Furthermore, Justice Belobaba noted that the pre-trial limitation on recovery of damages for income loss applies whether the accident victim is physically disabled or not, and regardless of severity of any injury. He indicated that the fact that auto accident victims are subject to this limitation while, for example, home accident victims are not, is not a distinction based on disability; rather, it is a distinction based on the cause or place of the injury, which is not a prohibited ground under the Charter.
With respect to the alleged breach of Section 7 of the Charter, Justice Belobaba found that Campisi filed insufficient evidence with respect to any alleged deprivation of life, liberty, or security of the person regarding the application or operation of the impugned sections. Furthermore, Justice Belobaba found that the case law was clear that neither a statutory limitation on tort damages nor the elimination of a court option deprives an accident victim of his or her right to life, liberty or security of the person.

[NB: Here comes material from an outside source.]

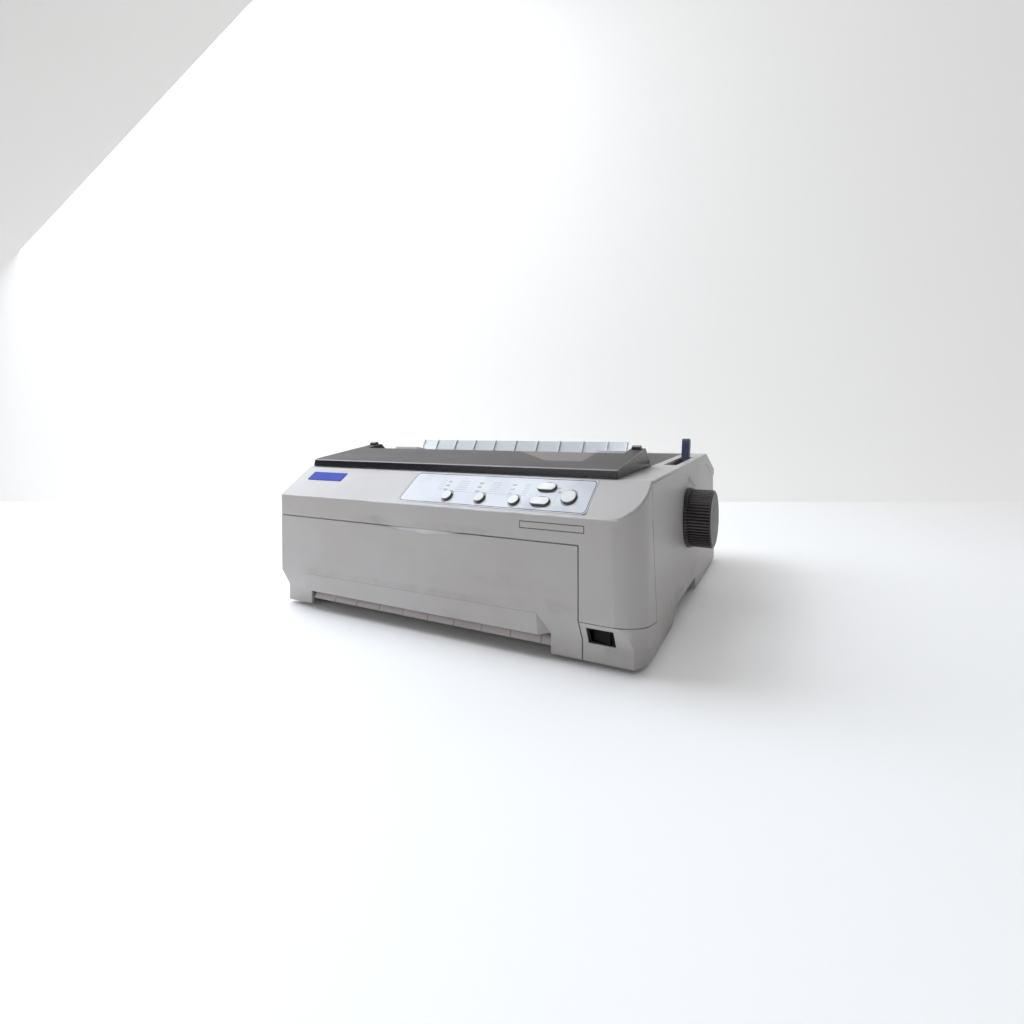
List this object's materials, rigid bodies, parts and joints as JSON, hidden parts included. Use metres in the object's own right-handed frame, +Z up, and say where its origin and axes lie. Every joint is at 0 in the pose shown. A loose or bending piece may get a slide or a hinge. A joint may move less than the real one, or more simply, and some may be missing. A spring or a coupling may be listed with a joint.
{
  "type": "dot matrix printer",
  "caption": "Dot matrix printer with a smoky hinged cover, hinged front cover, platen with feed knob, sliding print carriage, paper tractors and a sloped control panel.",
  "frame": {"origin": "centre of the bounding box on the surface that the rubber feet stand on", "axes": "+X to the side with the feed knob, +Y to the rear, +Z up"},
  "size_m": [0.4424, 0.35, 0.1811],
  "materials": {
    "case_plastic": "fine textured moulded plastic, slightly aged",
    "smoke_plastic": "smoky translucent plastic",
    "guide_plastic": "pale bluish grey plastic",
    "paper_slot_plastic": "pinkish beige plastic",
    "bezel_plastic": "silver grey plastic sheet",
    "badge_blue": "blank blue plate",
    "button_plastic": "off white plastic",
    "lamp_lens": "clear amber lens",
    "knob_plastic": "near black fluted plastic",
    "lever_plastic": "slate blue plastic",
    "black_plastic": "black moulded plastic",
    "rubber_black": "ground rubber",
    "steel_plate": "zinc plated sheet",
    "steel_shaft": "ground shaft",
    "motor_metal": "black lacquer",
    "gear_plastic": "natural acetal",
    "circuit_board": "solder resist",
    "power_board_resin": "paper laminate",
    "head_metal": "dark cast fins",
    "ratchet_green": "green plastic"
  },
  "bodies": {
    "casing": {"lower_case": "case_plastic", "upper_case": "case_plastic", "control_bezel": "bezel_plastic", "badge_plate": "badge_blue", "rubber_feet": "rubber_black", "front_paper_guide": "paper_slot_plastic", "chassis_plate": "steel_plate", "left_side_frame": "steel_plate", "right_side_frame": "steel_plate", "carriage_shaft": "steel_shaft", "guide_rail": "steel_plate", "carriage_motor": "motor_metal", "drive_belt": "rubber_black", "feed_motor": "motor_metal", "main_board": "circuit_board", "data_sockets": "black_plastic", "power_board": "power_board_resin", "mains_inlet": "black_plastic", "switch_housing": "black_plastic", "case_screws": "steel_shaft", "panel_board": "circuit_board", "indicator_lamps": "lamp_lens", "tractor_rail": "steel_shaft", "ribbon_cartridge": "black_plastic", "rear_paper_guide": "black_plastic"},
    "front_cover": {"front_cover": "case_plastic"},
    "printer_cover": {"printer_cover": "smoke_plastic"},
    "sheet_guide": {"sheet_guide": "guide_plastic"},
    "left_edge_guide": {"left_edge_guide": "guide_plastic"},
    "right_edge_guide": {"right_edge_guide": "guide_plastic"},
    "release_lever": {"release_lever": "lever_plastic"},
    "knob": {"feed_knob": "knob_plastic", "knob_shaft": "steel_shaft", "knob_gear": "gear_plastic"},
    "platen": {"platen": "rubber_black", "platen_shaft": "steel_shaft", "platen_gear": "gear_plastic"},
    "idler_gear": {"idler_gear": "gear_plastic"},
    "feed_pinion": {"feed_pinion": "gear_plastic"},
    "tractor_drive": {"tractor_shaft": "steel_shaft", "tractor_gear": "gear_plastic"},
    "left_tractor": {"left_tractor": "black_plastic"},
    "right_tractor": {"right_tractor": "black_plastic"},
    "left_sprocket": {"left_sprocket": "button_plastic"},
    "right_sprocket": {"right_sprocket": "button_plastic"},
    "left_flap": {"left_flap": "black_plastic"},
    "right_flap": {"right_flap": "black_plastic"},
    "carriage": {"carriage": "black_plastic", "print_head": "head_metal"},
    "motor_pulley": {"motor_pulley": "gear_plastic"},
    "idler_pulley": {"idler_pulley": "gear_plastic"},
    "ribbon_knob": {"ribbon_knob": "button_plastic"},
    "gap_lever": {"gap_lever": "ratchet_green"},
    "power_rocker": {"power_rocker": "black_plastic"},
    "font_button": {"font_button": "button_plastic"},
    "pitch_button": {"pitch_button": "button_plastic"},
    "tear_off_button": {"tear_off_button": "button_plastic"},
    "line_feed_button": {"line_feed_button": "button_plastic"},
    "load_button": {"load_button": "button_plastic"},
    "pause_button": {"pause_button": "button_plastic"}
  },
  "joints": [
    {"name": "front_cover_hinge", "type": "hinge", "parent": "casing", "child": "front_cover", "pos_m": [-0.0412, -0.161, 0.0085], "axis": [1, 0, 0], "range_deg": [0, 75]},
    {"name": "printer_cover_hinge", "type": "hinge", "parent": "casing", "child": "printer_cover", "pos_m": [-0.0265, -0.051, 0.146], "axis": [-1, 0, 0], "range_deg": [0, 75]},
    {"name": "sheet_guide_hinge", "type": "hinge", "parent": "casing", "child": "sheet_guide", "pos_m": [-0.0265, -0.037, 0.125], "axis": [-1, 0, 0], "range_deg": [0, 55]},
    {"name": "left_edge_guide_slide", "type": "slide", "parent": "sheet_guide", "child": "left_edge_guide", "axis": [1, 0, 0], "range_m": [-0.002, 0.1]},
    {"name": "right_edge_guide_slide", "type": "slide", "parent": "sheet_guide", "child": "right_edge_guide", "axis": [1, 0, 0], "range_m": [-0.1, 0.002]},
    {"name": "release_lever_hinge", "type": "hinge", "parent": "casing", "child": "release_lever", "pos_m": [0.1788, 0.03, 0.07], "axis": [1, 0, 0], "range_deg": [0, 44]},
    {"name": "platen_turn", "type": "hinge", "parent": "casing", "child": "platen", "pos_m": [-0.0265, -0.053, 0.1], "axis": [1, 0, 0], "continuous": true},
    {"name": "knob_turn", "type": "hinge", "parent": "casing", "child": "knob", "pos_m": [0.2068, 0.00066, 0.09398], "axis": [1, 0, 0], "continuous": true},
    {"name": "idler_gear_turn", "type": "hinge", "parent": "casing", "child": "idler_gear", "pos_m": [0.1608, 0.03766, 0.09398], "axis": [1, 0, 0], "continuous": true},
    {"name": "feed_pinion_turn", "type": "hinge", "parent": "casing", "child": "feed_pinion", "pos_m": [0.1608, -0.06497, 0.06711], "axis": [1, 0, 0], "continuous": true},
    {"name": "tractor_drive_turn", "type": "hinge", "parent": "casing", "child": "tractor_drive", "pos_m": [-0.0265, 0.06416, 0.09398], "axis": [1, 0, 0], "continuous": true},
    {"name": "left_tractor_slide", "type": "slide", "parent": "casing", "child": "left_tractor", "axis": [1, 0, 0], "range_m": [-0.03, 0.09]},
    {"name": "right_tractor_slide", "type": "slide", "parent": "casing", "child": "right_tractor", "axis": [1, 0, 0], "range_m": [-0.09, 0.03]},
    {"name": "left_sprocket_turn", "type": "hinge", "parent": "left_tractor", "child": "left_sprocket", "pos_m": [-0.1465, 0.06416, 0.09398], "axis": [1, 0, 0], "continuous": true},
    {"name": "right_sprocket_turn", "type": "hinge", "parent": "right_tractor", "child": "right_sprocket", "pos_m": [0.0935, 0.06416, 0.09398], "axis": [1, 0, 0], "continuous": true},
    {"name": "left_flap_hinge", "type": "hinge", "parent": "left_tractor", "child": "left_flap", "pos_m": [-0.1555, 0.065, 0.11011], "axis": [0, -1, 0], "range_deg": [0, 110]},
    {"name": "right_flap_hinge", "type": "hinge", "parent": "right_tractor", "child": "right_flap", "pos_m": [0.1025, 0.065, 0.11011], "axis": [0, 1, 0], "range_deg": [0, 110]},
    {"name": "carriage_slide", "type": "slide", "parent": "casing", "child": "carriage", "axis": [1, 0, 0], "range_m": [-0.112, 0.112]},
    {"name": "motor_pulley_turn", "type": "hinge", "parent": "casing", "child": "motor_pulley", "pos_m": [-0.1842, -0.109, 0.06], "axis": [0, 0, 1], "continuous": true},
    {"name": "idler_pulley_turn", "type": "hinge", "parent": "casing", "child": "idler_pulley", "pos_m": [0.1308, -0.109, 0.06], "axis": [0, 0, 1], "continuous": true},
    {"name": "ribbon_knob_turn", "type": "hinge", "parent": "casing", "child": "ribbon_knob", "pos_m": [-0.1472, -0.122, 0.14], "axis": [0, 0, 1], "continuous": true},
    {"name": "gap_lever_hinge", "type": "hinge", "parent": "casing", "child": "gap_lever", "pos_m": [-0.1952, -0.101, 0.084], "axis": [1, 0, 0], "range_deg": [-10, 10]},
    {"name": "power_rocker_hinge", "type": "hinge", "parent": "casing", "child": "power_rocker", "pos_m": [0.1578, -0.163, 0.026], "axis": [0, 0, 1], "range_deg": [0, 14]},
    {"name": "font_button_press", "type": "slide", "parent": "casing", "child": "font_button", "axis": [0, 0.6536, -0.7568], "range_m": [0, 0.001], "stiffness_N_per_m": 250},
    {"name": "pitch_button_press", "type": "slide", "parent": "casing", "child": "pitch_button", "axis": [0, 0.6536, -0.7568], "range_m": [0, 0.001], "stiffness_N_per_m": 250},
    {"name": "tear_off_button_press", "type": "slide", "parent": "casing", "child": "tear_off_button", "axis": [0, 0.6536, -0.7568], "range_m": [0, 0.001], "stiffness_N_per_m": 250},
    {"name": "line_feed_button_press", "type": "slide", "parent": "casing", "child": "line_feed_button", "axis": [0, 0.6536, -0.7568], "range_m": [0, 0.001], "stiffness_N_per_m": 250},
    {"name": "load_button_press", "type": "slide", "parent": "casing", "child": "load_button", "axis": [0, 0.6536, -0.7568], "range_m": [0, 0.001], "stiffness_N_per_m": 250},
    {"name": "pause_button_press", "type": "slide", "parent": "casing", "child": "pause_button", "axis": [0, 0.6536, -0.7568], "range_m": [0, 0.001], "stiffness_N_per_m": 250}
  ],
  "couplings": [
    {"joint": "knob_turn", "follows": "platen_turn", "ratio": -1},
    {"joint": "idler_gear_turn", "follows": "platen_turn", "ratio": 2.7},
    {"joint": "tractor_drive_turn", "follows": "platen_turn", "ratio": -1.6364},
    {"joint": "left_sprocket_turn", "follows": "platen_turn", "ratio": -1.6364},
    {"joint": "right_sprocket_turn", "follows": "platen_turn", "ratio": -1.6364},
    {"joint": "feed_pinion_turn", "follows": "platen_turn", "ratio": -3.375},
    {"joint": "motor_pulley_turn", "follows": "carriage_slide", "rad_per_m": -129.87},
    {"joint": "idler_pulley_turn", "follows": "carriage_slide", "rad_per_m": -129.87}
  ]
}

And, in respect of s. 96 of the Constitution Act, the applicant failed to meet two steps of the three-part test for determining when s. 96 of the Constitution Act, 1867 allows jurisdiction to be conferred on an administrative tribunal. In terms of the first step, His Honour noted that the type of dispute that the LAT is deciding did not exist in 1867. And because “new powers or jurisdiction are not part of the core of jurisdiction protected via s. 96 of the Constitution Act, 1867” this finding alone is “dispositive of the matter.” And, the s. 96 challenge also fails at the third step of the test: whether the resolution of SABS disputes by LAT is “necessarily incidental” to the achievement of a broader policy goal. His Honour stated: "In my view, it cannot be seriously contested that the resolution of SABS disputes by LAT is necessarily incidental to the broad policy goals that led the provincial legislature to establish threshold no-fault automobile insurance in the first place."